> **Available data**
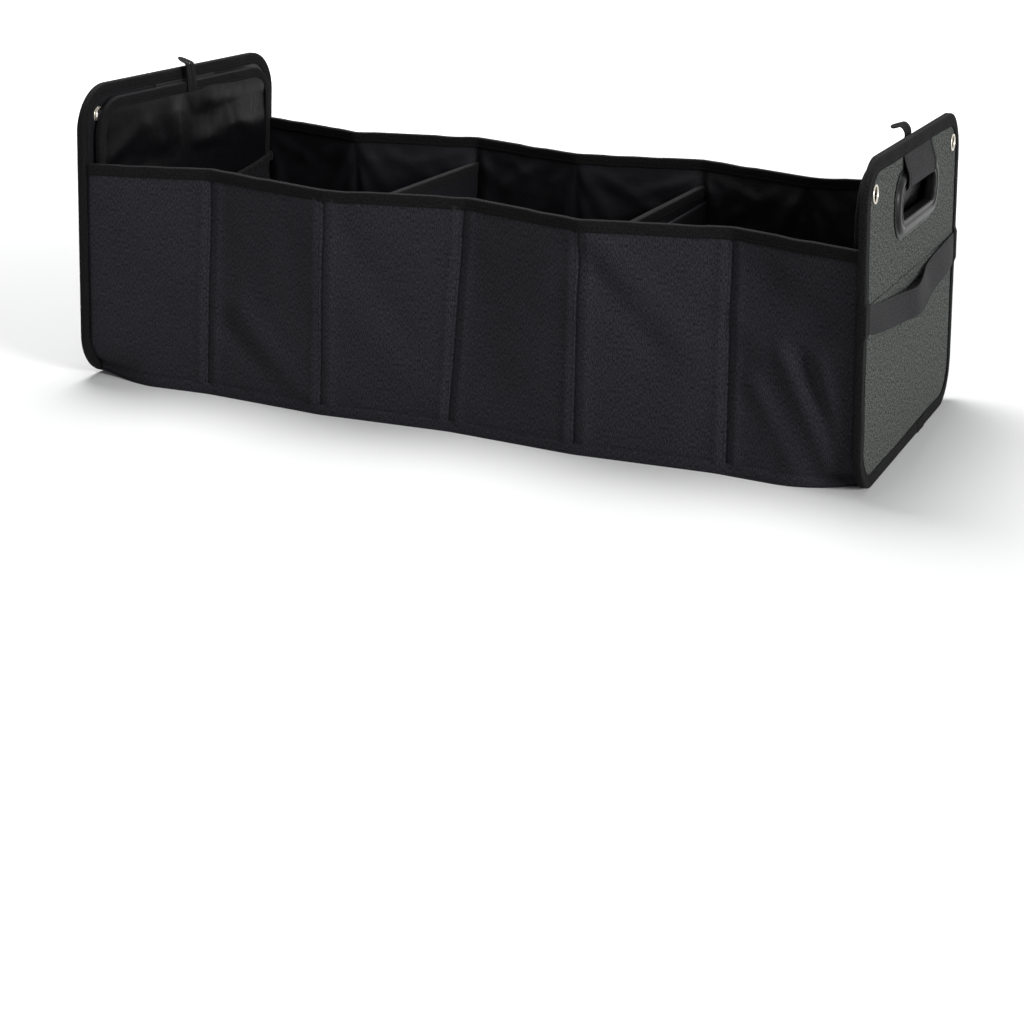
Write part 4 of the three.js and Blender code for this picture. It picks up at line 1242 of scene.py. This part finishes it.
net_close(net_open.outputs[0], net_in["Material"])

net_yarn = Finish("black_mesh", (0.014, 0.014, 0.016), 0.6, 0.2)
net_yarn.bump(net_yarn.grain(1500, (1, 1, 1), 2.0, cloth=False), 0.00015, 0.6)
mesh_foot, mesh_face, mesh_rise, mesh_half = 0.0015, -0.0106, 0.170, 0.150
mesh_sag, mesh_belly, yarn_thickness, elastic_width = 0.014, 0.009, 0.0004, 0.007
mesh_reach = panel_centre + mesh_face - 0.0008


def mesh_top(share):
    """How high the mesh's sagging top edge is, from -1 to 1 across."""
    return mesh_rise - mesh_sag * (1 - share ** 2)


def on_mesh(end, share, up, off=0.0):
    """A point of a mesh pocket: from -1 to 1 across, up, and off it towards the room."""
    half = np.abs(wall_point(mesh_reach + 0 * up, up, -1, 0.0046)[..., 1])
    out = mesh_face - mesh_belly * (1 - share ** 2) * np.maximum(up / mesh_rise, 0) ** 2
    return panel_point(end, share * half, up, out - off)


net_cell, net_open_share = 0.0042, 0.66
wide, tall = 0.36, mesh_rise
columns, rows = int(wide / net_cell) + 1, int(tall / (net_cell * 0.866)) + 1
for end, name in ends:
    net = bpy.data.objects.new(f"{name}_mesh_net", bpy.data.meshes.new(f"{name}_mesh_net"))
    bpy.context.collection.objects.link(net)
    run_tree(net, net_tree, Width=wide, Height=tall, Columns=columns, Rows=rows,
             Material=net_yarn.material, **{"Open share": net_open_share})
    # Each row is moved half a cell, and what is past the sides is folded onto them and left out
    flat = np.array([v.co for v in net.data.vertices])
    slanted = flat[:, 0] + 0.5 * net_cell * flat[:, 1] / (tall / (rows - 1))
    share = np.clip(slanted / mesh_half, -1, 1)
    up = mesh_foot + np.clip(flat[:, 1] / tall + 0.5, 0, 1) * (mesh_top(share) - 0.002 - mesh_foot)
    knit = on_mesh(end, share, up)
    outside = np.abs(slanted) > mesh_half + 0.0015
    kept = [list(p.vertices) for p in net.data.polygons if not all(outside[i] for i in p.vertices)]
    bpy.data.objects.remove(net)
    net = mesh_piece(f"{name}_mesh_net", knit, kept, net_yarn.material)
    give_thickness(net, yarn_thickness)
    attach(net, "root")
    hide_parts(f"{name}_mesh_pocket")

    def on_elastic(u, inwards, height):
        share = (mesh_half - u) / mesh_half
        gather = 0.0005 * np.sin(u * 640 + 2 * np.sin(u * 90))
        gather = gather * (0.4 + 0.6 * np.clip(-height / elastic_width, 0, 1))
        return on_mesh(end, share, mesh_top(share) + height, inwards + gather)

    elastic = ribbed_tape(f"{name}_mesh_elastic", 2 * mesh_half,
                          over_edge(-elastic_width, 0.0, 0.0021, -edge_tape_room)[::-1], on_elastic,
                          thickness=0.0008, pitch=0.0012)
    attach(elastic, "root")
    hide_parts(f"{name}_mesh_pocket_binding")


# CLOSING STRAP
# Black woven webbing across the right end panel, longer than the panel is wide and caught in its
# tape at both edges, so it hangs slack in ripples that stand off most near the back.
webbing = Finish("black_webbing", (0.020, 0.020, 0.022), 0.75, 0.12, sheen=0.03)
strap_place = webbing.node("ShaderNodeSeparateXYZ", {0: webbing.place()})
strap_diagonal = webbing.math("ADD", strap_place.outputs[0], strap_place.outputs[1])
twill = webbing.math("SINE", webbing.math("MULTIPLY", strap_diagonal, 2 * math.pi / 0.0021))
strap_tone = webbing.math("MULTIPLY", twill, 0.14)
strap_tone = webbing.math("ADD", strap_tone, webbing.grain(900, (0.4, 1, 1)))
webbing.tint(strap_tone, (0.005, 0.005, 0.006), (0.030, 0.030, 0.032), 0.38, 0.62)
webbing.bump(webbing.weave(0.0024, 0.0018), 0.00045, 1.0)
strap_wide, strap_half, strap_thickness = 0.0122, panel_half - 0.0060, 0.0013
# (share along it from its middle, then in mm: off the board's middle, hanging down, and how much
# further out its upper edge is)
strap_shape = smooth_path([
    (-1.03, 4.4, 0, 0), (-0.97, 4.7, 0.4, 0), (-0.8, 6.6, 4.3, -1.2), (-0.6, 8.0, 7.2, -1.9),
    (-0.4, 11.0, 9.0, -1.7), (-0.2, 16.0, 9.8, -1.3), (0.0, 14.4, 8.3, -2.0), (0.2, 10.5, 5.4, -2.8),
    (0.4, 9.4, 2.8, -3.3), (0.6, 9.3, 0.9, -3.1), (0.8, 7.9, -0.1, -2.2), (0.97, 4.8, -0.3, -0.4),
    (1.03, 4.4, -0.3, 0)], 8)


def on_strap(u, v):
    """A point of the strap: along it from its middle, and up across its width."""
    along, row = u / between_tapes, v / strap_wide
    off, sag, tilt = (np.interp(along, strap_shape[:, 0], column) / 1000
                      for column in strap_shape[:, 1:].T)
    # Its woven edges are a little thinner, with a fine groove beside them
    edge = 0.0003 * np.clip((np.abs(row) - 0.90) / 0.10, 0, 1) ** 2
    groove = 0.0004 * np.exp(-(((np.abs(row) - 0.82) / 0.05) ** 2))
    return panel_point(1, u, strap_middle + v - sag, off + tilt * row - (edge + groove))


strap = cloth_sheet("right_closing_strap_webbing", np.linspace(-strap_half, strap_half, 190),
                    np.linspace(-strap_wide, strap_wide, 33), on_strap, strap_thickness,
                    webbing.material)
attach(strap, "root")
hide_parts("right_closing_strap")


# STITCHES
# Black polyester lockstitch, about seven stitches to an inch: along every tape, at the seams and
# the hem of the walls, round the moulding's flange, and boxed at the foot of the pull loops.
sew_tree, sew_in, sew_add, sew_close = new_tree("sewing", ("Pitch", "Float"), ("Stitch", "Float"),
                                                ("Thread", "Float"), ("Material", "Material"))
sew_curve = sew_add("GeometryNodeMeshToCurve", {0: sew_in["Geometry"]})
sew_places = sew_add("GeometryNodeCurveToPoints",
                     {"Curve": sew_curve.outputs[0], "Length": sew_in["Pitch"]}, mode="LENGTH")
sew_turn = sew_add("FunctionNodeAlignRotationToVector", {"Vector": sew_places.outputs["Tangent"]},
                   axis="Z")
sew_size = sew_add("ShaderNodeCombineXYZ",
                   {0: sew_in["Thread"], 1: sew_in["Thread"], 2: sew_in["Stitch"]})
sew_bead = sew_add("GeometryNodeMeshUVSphere", {"Segments": 5, "Rings": 4, "Radius": 1.0})
sew_thread = sew_add("GeometryNodeTransform",
                     {"Geometry": sew_bead.outputs[0], "Scale": sew_size.outputs[0]})
sew_row = sew_add("GeometryNodeInstanceOnPoints", {"Points": sew_places.outputs[0],
                                                   "Instance": sew_thread.outputs[0],
                                                   "Rotation": sew_turn.outputs[0]})
sew_close(sew_row.outputs[0], sew_in["Material"])
thread = Finish("black_thread", (0.010, 0.010, 0.0115), 0.6, 0.12)
thread.bump(thread.grain(3000, (1, 1, 1), 2.0, cloth=False), 0.0001, 0.5)
# A bead's half length as a share of the pitch, and how far rows lie off the cloth
stitch_share, above = 0.42, 0.0001


def sew(name, lines, pitch=0.0037, thread_size=0.00028):
    """Stitches along lines of points, as one piece."""
    points, edges = [], []
    for line in lines:
        start = len(points)
        points += [tuple(p) for p in line]
        edges += [(start + i, start + i + 1) for i in range(len(line) - 1)]
    mesh = bpy.data.meshes.new(name)
    mesh.from_pydata(points, edges, [])
    piece = bpy.data.objects.new(name, mesh)
    bpy.context.collection.objects.link(piece)
    run_tree(piece, sew_tree, Pitch=pitch, Stitch=pitch * stitch_share, Thread=thread_size,
             Material=thread.material)
    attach(piece, "root")
    return piece


# Rows on the walls: beside the seams, above the hem and on the top tape
seam_row, hem_row, top_row = 0.0024, 0.0122, 0.1975
run = np.linspace(-wall_end + 0.002, wall_end - 0.002, 500)
rise = np.linspace(0.011, 0.194, 60)
for side, name in walls:
    lines = []
    for crease in creases:
        for off in (-seam_row, seam_row):
            even = crease * section + off + 0 * rise
            lines.append(wall_point(even, rise, side, -canvas_relief(even, rise, side) - above))
            lines.append(wall_point(even, rise, side, lining_in - 2 * above))
    at_hem, at_top = hem_row + 0 * run, top_row + 0 * run
    lines.append(wall_point(run, at_hem, side, -canvas_relief(run, at_hem, side) - above))
    lines.append(wall_point(run, at_top, side, -edge_tape_room - above))
    lines.append(wall_point(run, at_top, side, wall_stack + above))
    sew(f"{name}_wall_stitches", lines)

divider_row, beside_divider = 0.1722, 0.0034
run = np.linspace(-divider_half + 0.003, divider_half - 0.003, 8)
for name in ("left", "right"):
    sew(f"{name}_divider_stitches",
        [settle(divider_x(name) + off + 0 * run, run, divider_row + 0 * run)
         for off in (-beside_divider, beside_divider)])


def inside_outline(end, outline, inwards, out, steps):
    """A line on an end panel that follows a round outline, this far in from it."""
    x, y, ox, oy = round_path(np.linspace(0, round_length(*outline), steps), *outline)
    return panel_point(end, x - ox * inwards, y - oy * inwards, out + 0 * x)


# Rows on the end panels: in from the tapes' edges, out on the flange, on the lap and on the wrap
panel_row, board_row, flange_row, lap_row, wrap_row = 0.0088, 0.0080, 0.0146, 0.1482, 0.0468
tack_rows, tack_face, board_tape_face = (0.2532, 0.2542, 0.2552), -0.0137, -0.0109
elastic_row, elastic_face = 0.0052, 0.0023
lap_run = np.linspace(-0.163, 0.163, 12)
wrap_rise = np.linspace(0, wrap_v[9], 24)
tack_run = np.linspace(-0.0085, 0.0085, 9)
elastic_share = np.linspace(-0.98, 0.98, 60)
for end, name in ends:
    lines = [inside_outline(end, panel_outline, panel_row, panel_tape_out + above, 700),
             inside_outline(end, panel_outline, panel_row, panel_tape_in - above, 700),
             panel_point(end, lap_run, lap_row + 0 * lap_run, panel_tape_out + 0 * lap_run)]
    for place in (-wrap_row, wrap_row):
        lines.append(on_wrap(place + 0 * wrap_rise, wrap_rise) + np.array([end * above, 0, 0]))
    lines.append(inside_outline(end, hole_outline, -flange_row, panel_tape_out + above, 240))
    sew(f"{name}_panel_stitches", lines)

    lines = [inside_outline(end, board_outline, board_row, board_tape_face, 600)]
    for row in tack_rows:
        lines.append(panel_point(end, tack_run, row + 0 * tack_run, tack_face + 0 * tack_run))
    lines.append(on_mesh(end, elastic_share, mesh_top(elastic_share) - elastic_row, elastic_face))
    sew(f"{name}_board_stitches", lines, pitch=0.0030, thread_size=0.00025)

strap_row = 0.1615
rise = np.linspace(-0.011, 0.011, 5)
sew("strap_stitches", [on_strap(place + 0 * rise, rise) + np.array([above, 0, 0])
                       for place in (-strap_row, strap_row)], pitch=0.0030)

> **Task goal**
From the first line of the data above to the line holding "return panel_point(end, share", reproduce each line exactly; emit no other lines.

> **Reply**
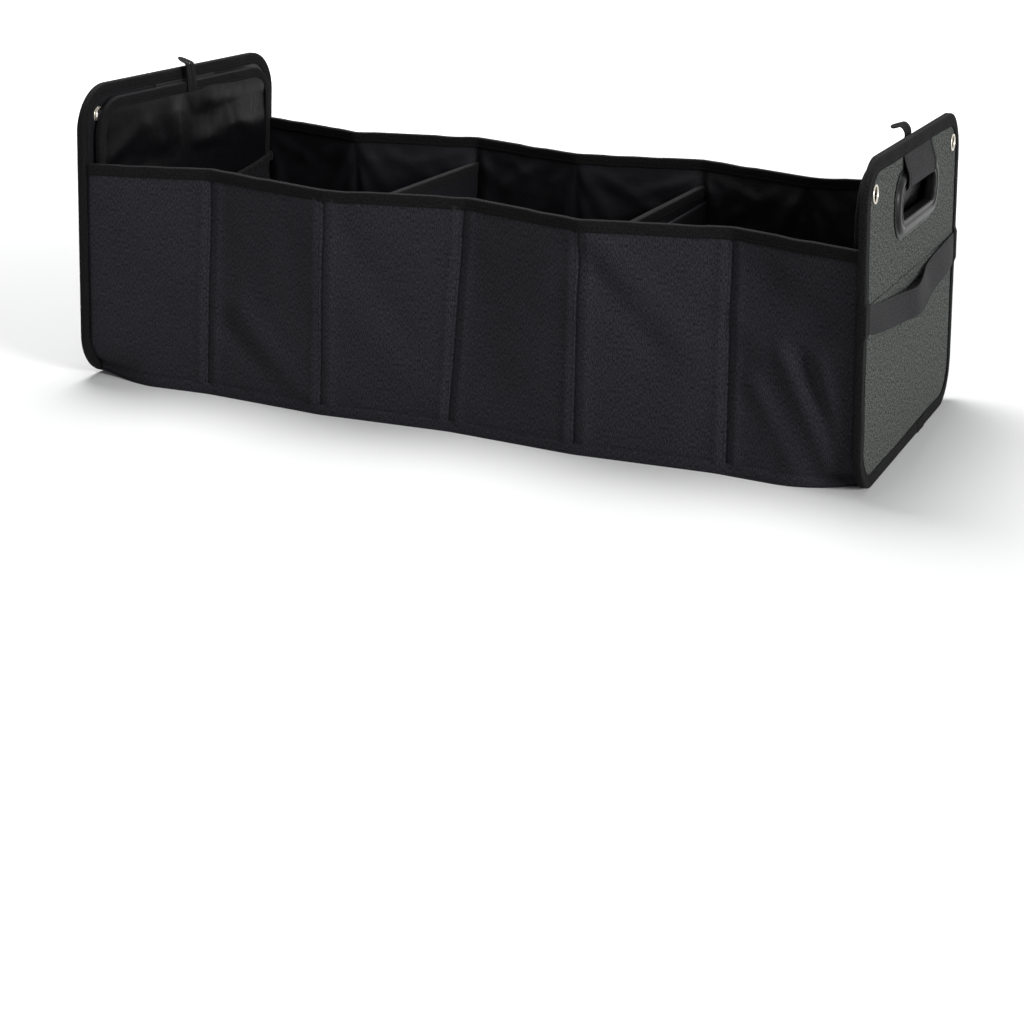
Write part 4 of the three.js and Blender code for this picture. It picks up at line 1242 of scene.py. This part finishes it.
net_close(net_open.outputs[0], net_in["Material"])

net_yarn = Finish("black_mesh", (0.014, 0.014, 0.016), 0.6, 0.2)
net_yarn.bump(net_yarn.grain(1500, (1, 1, 1), 2.0, cloth=False), 0.00015, 0.6)
mesh_foot, mesh_face, mesh_rise, mesh_half = 0.0015, -0.0106, 0.170, 0.150
mesh_sag, mesh_belly, yarn_thickness, elastic_width = 0.014, 0.009, 0.0004, 0.007
mesh_reach = panel_centre + mesh_face - 0.0008


def mesh_top(share):
    """How high the mesh's sagging top edge is, from -1 to 1 across."""
    return mesh_rise - mesh_sag * (1 - share ** 2)


def on_mesh(end, share, up, off=0.0):
    """A point of a mesh pocket: from -1 to 1 across, up, and off it towards the room."""
    half = np.abs(wall_point(mesh_reach + 0 * up, up, -1, 0.0046)[..., 1])
    out = mesh_face - mesh_belly * (1 - share ** 2) * np.maximum(up / mesh_rise, 0) ** 2
    return panel_point(end, share * half, up, out - off)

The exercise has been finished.